## INSTRUCTIONS FOR THE TASK
Gather all lines containing the string "from" and copy them out.

## Begin INFORMATION PROVIDED

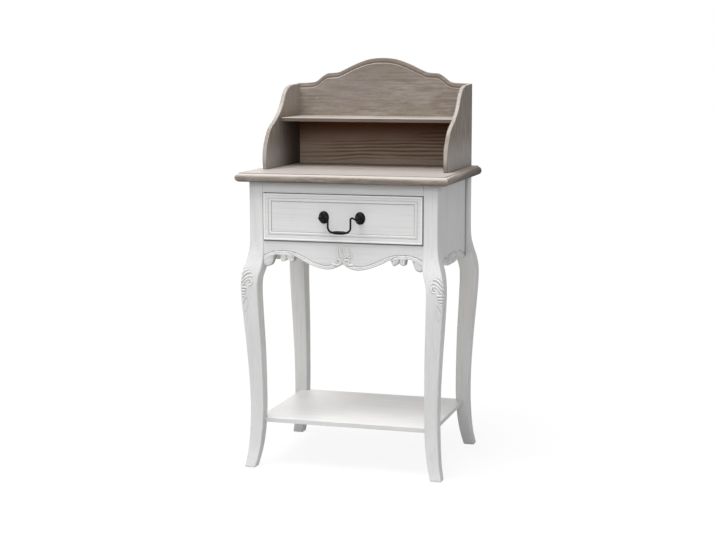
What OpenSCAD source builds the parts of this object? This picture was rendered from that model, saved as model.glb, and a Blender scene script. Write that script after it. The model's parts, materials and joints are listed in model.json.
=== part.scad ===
// Bedside table in the French country manner: a case with one drawer on four cabriole
// legs, a low shelf between the ankles, and a shaped gallery with a small shelf on top.
// Millimetres. Z is up, the drawer faces -Y, and the origin is on the floor under the
// middle of the whole table.

/* [Case] */
// Width over the corner posts
case_w = 400; // [320:5:520]
// Depth over the corner posts
case_d = 312; // [260:2:400]
// Height of the table top above the floor
table_h = 622; // [500:2:760]
// Height of the drawer opening
opening_h = 98.5; // [80:0.5:130]
// Height of the rail above the drawer
top_rail_h = 22; // [16:1:40]
// Side of the square corner post
post_w = 30; // [26:1:36]
// Thickness of the front apron and the rail above the drawer
rail_t = 18; // [14:1:22]
// Thickness of the side panels
panel_t = 14; // [10:1:18]
// How far the side panels lie behind the faces of the posts
panel_inset = 6; // [2:0.5:8]
// Thickness of the back panel
back_t = 12; // [10:0.5:16]
// How far the back panel lies in from the faces of the rear posts
back_inset = 4; // [2:0.5:8]
// Depth of the front apron at its lowest point
apron_h = 56.5; // [46:0.5:70]
// Width of the raised band along the front apron's scalloped edge
band_w = 9.5; // [6:0.5:12]
// How far the apron's field lies behind its band
field_inset = 1.6; // [1:0.2:3]

/* [Legs] */
// How far a foot stands out past the post
foot_out = 13; // [6:0.5:18]
// Side of the foot at the floor
foot_w = 23.5; // [18:0.5:32]
// Side of the ankle
ankle_w = 28.4; // [20:0.2:32]
// How far the knee swells out past the post
knee_out = 15.2; // [8:0.2:20]
// Side of the knee
knee_w = 36; // [28:0.5:42]
// Radius of a leg's arrises
arris_r = 2.2; // [1.5:0.1:3]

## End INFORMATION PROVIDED

## EXERCISE RESPONSE
What OpenSCAD source builds the parts of this object? This picture was rendered from that model, saved as model.glb, and a Blender scene script. Write that script after it. The model's parts, materials and joints are listed in model.json.
// How far the back panel lies in from the faces of the rear posts